When we left the last of the open rock and entered the brush again things got... interesting. It was dark by this time and we were following headlamps, intuition, and GPS tracks. None of them served us kindly. Steve did, however, and we were able to get back to the saddle via a far better route than I had led us up through the brush.
Sadly, our good luck didn't persist and we wound up off the trail down to the parking lot and instead were in a nasty little gully full of rotting logs, huckleberries (yum! except the ones that tasted like poop), slide alder, and at least three kinds of spiky plants. The brush was so thick the dogs were unable to push through it and had to resort to actually going around or over. Oh the caninity!

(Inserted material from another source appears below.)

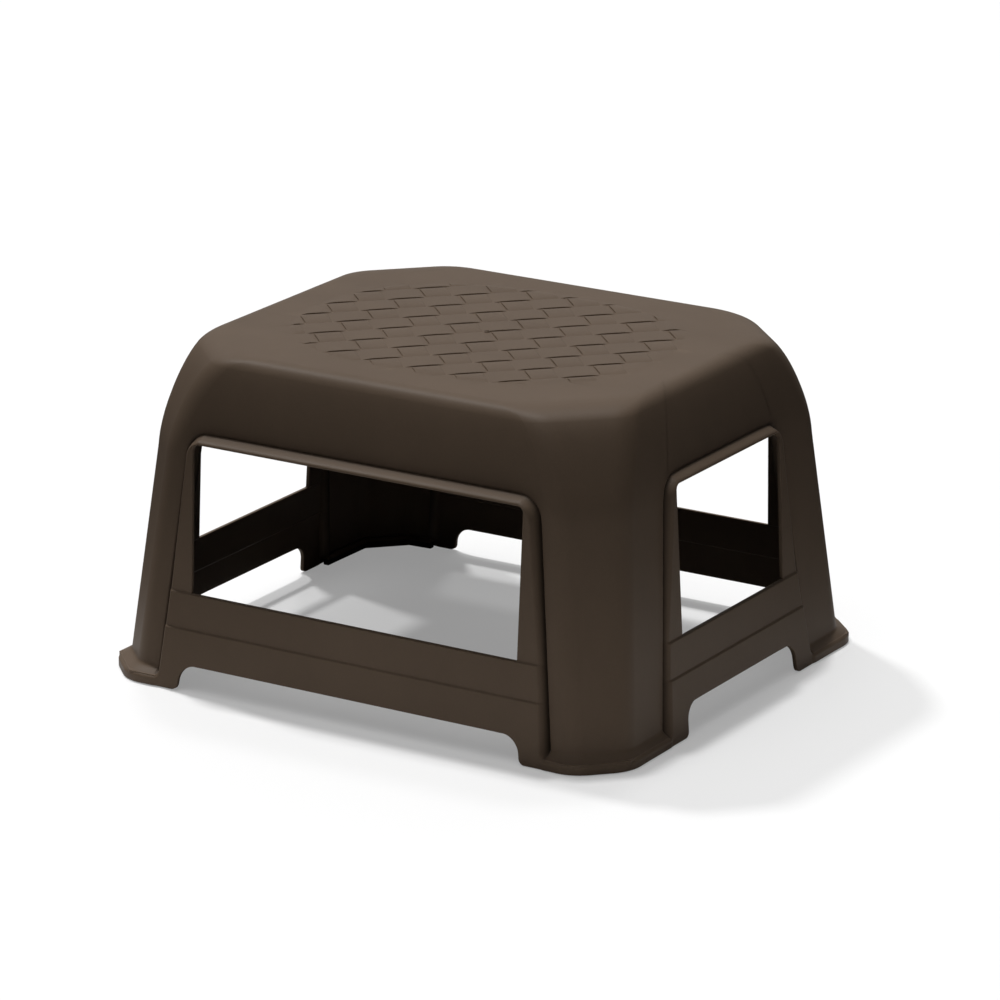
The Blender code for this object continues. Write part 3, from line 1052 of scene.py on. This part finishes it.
class STOOL_OT_ribs(bpy.types.Operator):
    """Build the stiffening ribs under the deck"""
    bl_idname = "stool.ribs"
    bl_label = "Underside ribs"

    def execute(self, context):
        shape = context.scene.stool_shape
        top = DECK_HEIGHT - shape.wall + RIB_ROOT
        build = bmesh.new()
        spans = [((-LONG_RIB_REACH, y), (LONG_RIB_REACH, y)) for y in LONG_RIBS_Y]
        spans += [((x, -CROSS_RIB_REACH), (x, CROSS_RIB_REACH)) for x in CROSS_RIBS_X]
        for start, finish in spans:
            taper_bar(build, start, finish, top, shape.rib_depth, shape.rib_thickness)
        ribs = finish_mesh("underside_ribs", build, brown_plastic(), 30.0)
        put_on_frame(ribs, PLASTIC_SLOT)
        return {"FINISHED"}


class STOOL_OT_gate_mark(bpy.types.Operator):
    """Build the small trimmed sprue left in the middle of the deck"""
    bl_idname = "stool.gate_mark"
    bl_label = "Gate mark"

    def execute(self, context):
        shape = context.scene.stool_shape
        build = bmesh.new()
        base = deck_height(0.0, 0.0, shape.deck_crown)
        turns = [2.0 * math.pi * step / GATE_SIDES for step in range(GATE_SIDES)]
        rings = []
        for radius, rise in GATE_PROFILE:
            points = [(radius * math.cos(turn), radius * math.sin(turn), base + rise) for turn in turns]
            rings.append([build.verts.new(point) for point in points])
        for lower, upper in zip(rings, rings[1:]):
            for index in range(GATE_SIDES):
                after = (index + 1) % GATE_SIDES
                build.faces.new((lower[index], lower[after], upper[after], upper[index]))
        build.faces.new(rings[0][::-1])
        build.faces.new(rings[-1])
        mark = finish_mesh("gate_mark", build, brown_plastic(), 40.0)
        put_on_frame(mark, PLASTIC_SLOT)
        return {"FINISHED"}


def corner_strip(corner, inset, width):
    """Plan outline of a strip that follows the wall of one foot, set in from the foot's outer face."""
    end_x, end_y = STRIP_ENDS
    rims = []
    for distance in (inset, inset + width):
        chamfer = FOOT_CHAMFER - distance * CHAMFER_LOSS + STRIP_RELIEF
        x = HALF_LENGTH - distance
        y = HALF_WIDTH - distance
        rims.append([(x, end_y), (x, y - chamfer), (x - chamfer, y), (end_x, y)])
    return [(corner[0] * x, corner[1] * y) for x, y in rims[0] + rims[1][::-1]]


def strip_piece(name, outline, low, high, bevel, material):
    """A flat strip with softened edges, from its plan outline."""
    build = bmesh.new()
    lower = [build.verts.new((x, y, low)) for x, y in outline]
    upper = [build.verts.new((x, y, high)) for x, y in outline]
    build.faces.new(lower[::-1])
    build.faces.new(upper)
    for index in range(len(outline)):
        after = (index + 1) % len(outline)
        build.faces.new((lower[index], lower[after], upper[after], upper[index]))
    bmesh.ops.bevel(build, geom=build.edges[:], offset=bevel, segments=3, profile=0.5, affect="EDGES")
    return finish_mesh(name, build, material, 40.0)


class STOOL_OT_feet(bpy.types.Operator):
    """Build the four rubber foot pads and the webs that they are pressed against"""
    bl_idname = "stool.feet"
    bl_label = "Feet"

    def execute(self, context):
        for name, corner in CORNERS.items():
            node = "foot_pad_" + name
            low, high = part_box(node)
            outline = corner_strip(corner, PAD_INSET, PAD_WIDTH)
            pad = strip_piece("rubber_pad_" + name, outline, low[2], high[2], PAD_BEVEL, black_rubber())
            put_on_frame(pad, RUBBER_SLOT, node)
            outline = corner_strip(corner, WEB_INSET, WEB_WIDTH)
            bottom = high[2] + CLEARANCE
            top = bottom + WEB_THICKNESS
            web = strip_piece("foot_web_" + name, outline, bottom, top, WEB_BEVEL, brown_plastic())
            put_on_frame(web, PLASTIC_SLOT)
        return {"FINISHED"}


def distant_light(name, towards, strength, spread):
    """A softbox far away in a direction, its spread in degrees as seen from the stool."""
    lamp = bpy.data.lights.new(name, "SUN")
    lamp.energy = strength
    lamp.angle = math.radians(spread)
    light = bpy.data.objects.new(name, lamp)
    light.location = Vector(towards) * 2.0
    light.rotation_euler = Vector(towards).to_track_quat("Z", "Y").to_euler()
    bpy.context.scene.collection.objects.link(light)


def sky_patch(nodes, links, direction, towards, edge, middle, strength):
    """A soft bright patch of the studio's ceiling or back wall, on a nearly dark room."""
    centre = Vector(towards).normalized()
    facing = vector_node(nodes, links, "DOT_PRODUCT", direction, centre)["Value"]
    return range_node(nodes, links, facing, edge, middle, 0.02 * strength, strength, "SMOOTHSTEP")


def floor_paint(stage):
    """Matt white whose light reaches the stool only from close by. The camera sees its shadows lifted."""
    paint = bpy.data.materials.new("studio_floor")
    paint.use_nodes = True
    nodes, links = paint.node_tree.nodes, paint.node_tree.links
    shader = nodes["Principled BSDF"]
    shader.inputs["Roughness"].default_value = 0.9
    shader.inputs["Specular IOR Level"].default_value = 0.1
    shader.inputs["Emission Color"].default_value = (1.0, 1.0, 1.0, 1.0)
    seen = nodes.new("ShaderNodeLightPath").outputs["Is Camera Ray"]
    lift = math_node(nodes, links, "MULTIPLY", seen, stage.floor_lift)
    links.new(lift, shader.inputs["Emission Strength"])
    place = nodes.new("ShaderNodeTexCoord").outputs["Object"]
    offset = vector_node(nodes, links, "SUBTRACT", place, BOUNCE_CENTRE)["Vector"]
    distance = vector_node(nodes, links, "LENGTH", offset)["Value"]
    bounce = range_node(nodes, links, distance, *BOUNCE_REACH, *BOUNCE_ALBEDO, "SMOOTHSTEP")
    folded = vector_node(nodes, links, "ABSOLUTE", place)["Vector"]
    footprint = (HALF_LENGTH, HALF_WIDTH, 0.0)
    sides = nodes.new("ShaderNodeSeparateXYZ")
    links.new(vector_node(nodes, links, "SUBTRACT", folded, footprint)["Vector"], sides.inputs[0])
    gap = math_node(nodes, links, "MAXIMUM", sides.outputs["X"], sides.outputs["Y"])
    open_floor = range_node(nodes, links, gap, -0.03, 0.0, 0.05, 1.0)
    albedo = nodes.new("ShaderNodeMix")
    albedo.inputs["B"].default_value = SEEN_ALBEDO
    links.new(seen, albedo.inputs["Factor"])
    links.new(math_node(nodes, links, "MULTIPLY", bounce, open_floor), albedo.inputs["A"])
    links.new(albedo.outputs["Result"], shader.inputs["Base Color"])
    return paint


class STOOL_OT_stage(bpy.types.Operator):
    """Set up the pale floor, the soft studio light and the camera"""
    bl_idname = "stool.stage"
    bl_label = "Stage"

    def execute(self, context):
        stage = context.scene.stool_stage
        bpy.ops.mesh.primitive_plane_add(size=30.0, location=(0.0, 0.0, 0.0))
        floor = context.object
        floor.name = "studio_floor"
        floor.data.materials.append(floor_paint(stage))
        floor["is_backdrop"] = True
        distant_light("overhead_key", OVERHEAD_KEY, stage.key_light, 4.0)
        distant_light("side_key", SIDE_KEY, stage.side_light, 5.0)
        distant_light("rear_key", REAR_KEY, stage.rear_light, 7.0)
        world = bpy.data.worlds.new("studio_room")
        world.use_nodes = True
        nodes, links = world.node_tree.nodes, world.node_tree.links
        background = nodes["Background"]
        background.inputs["Color"].default_value = (1.0, 1.0, 1.0, 1.0)
        direction = nodes.new("ShaderNodeTexCoord").outputs["Generated"]
        glow = sky_patch(nodes, links, direction, BACK_WALL, 0.60, 0.98, stage.room_light)
        dome = sky_patch(nodes, links, direction, CEILING, 0.85, 0.97, stage.dome_light)
        seen = nodes.new("ShaderNodeLightPath").outputs["Is Camera Ray"]
        room = math_node(nodes, links, "ADD", glow, dome)
        links.new(math_node(nodes, links, "MAXIMUM", room, seen), background.inputs["Strength"])
        context.scene.world = world
        context.scene.view_settings.view_transform = "Standard"
        self.add_camera(context, stage)
        return {"FINISHED"}

    def add_camera(self, context, stage):
        lens = bpy.data.cameras.new("camera")
        lens.lens = LENS
        lens.sensor_width = SENSOR
        lens.clip_end = 60.0
        camera = bpy.data.objects.new("camera", lens)
        flat = math.cos(stage.elevation)
        east = math.sin(stage.azimuth) * flat
        north = -math.cos(stage.azimuth) * flat
        back = Vector((east, north, math.sin(stage.elevation)))
        turn = back.to_track_quat("Z", "Y").to_matrix() @ Matrix.Rotation(stage.roll, 3, "Z")
        spot = Vector(CAMERA_TARGET) + back * stage.distance
        camera.matrix_world = Matrix.Translation(spot) @ turn.to_4x4()
        context.scene.collection.objects.link(camera)
        context.scene.camera = camera


class STOOL_PT_panel(bpy.types.Panel):
    """Buttons for the stool's pieces and its stage"""
    bl_label = "Step stool"
    bl_idname = "STOOL_PT_panel"
    bl_space_type = "VIEW_3D"
    bl_region_type = "UI"
    bl_category = "Stool"

    def draw(self, context):
        for operator in (STOOL_OT_shell, STOOL_OT_ribs, STOOL_OT_gate_mark, STOOL_OT_feet, STOOL_OT_stage):
            self.layout.operator(operator.bl_idname)
        for name in ("stool_shape", "stool_finish", "stool_stage"):
            settings = getattr(context.scene, name)
            for field in settings.bl_rna.properties.keys():
                if field not in ("rna_type", "name"):
                    self.layout.prop(settings, field)


CLASSES = (
    StoolShape, StoolFinish, StoolStage,
    STOOL_OT_shell, STOOL_OT_ribs, STOOL_OT_gate_mark, STOOL_OT_feet, STOOL_OT_stage, STOOL_PT_panel,
)


def register():
    for one in CLASSES:
        bpy.utils.register_class(one)
    bpy.types.Scene.stool_shape = PointerProperty(type=StoolShape)
    bpy.types.Scene.stool_finish = PointerProperty(type=StoolFinish)
    bpy.types.Scene.stool_stage = PointerProperty(type=StoolStage)


def unregister():
    del bpy.types.Scene.stool_stage
    del bpy.types.Scene.stool_finish
    del bpy.types.Scene.stool_shape
    for one in reversed(CLASSES):
        bpy.utils.unregister_class(one)


def main():
    register()
    bpy.ops.stool.shell()
    bpy.ops.stool.ribs()
    bpy.ops.stool.gate_mark()
    bpy.ops.stool.feet()
    bpy.ops.stool.stage()
    boxes = {"cad": CAD_BOX, "visual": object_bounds()}
    sizes = {name: [list(corner) for corner in box] for name, box in boxes.items()}


if __name__ == "__main__":
    main()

By the time we got back on track Scott and I (the dimwits without pants or tall gaiters on) were bleeding a decent amount. I personally demonstrated my mad mountain skillz by slapping myself in the face with a bunch of brush that had grabbed my trekking pole and by doing a face plant ending balanced only on one hand. The fingers on said hand were pretty close to touching my wrist, but the wrong way.
The only problem with the lower section, aside from the periodically disappearing trail, was that the trees the Alpental staff must have cut to ensure a smooth ride for their patrons were left in place. That meant that not only were there tons of mini-stumps perfect for tripping on and stabbing, but the dried out two foot lengths of trees they'd left were nice and sharp, too.
By the time we got to the car we were pretty sure there was no way this was a TNAB trip. The idea of coming down through the brush in the dark was not pleasant. (Time-wise, though, it fit perfectly at about four hours round trip with 30 minutes at the summit.) Heck. We didn't even go to the Pour House afterwards, though that might have been because it wasn't Thursday.
Total distance was about five miles with 2,500 feet of gain.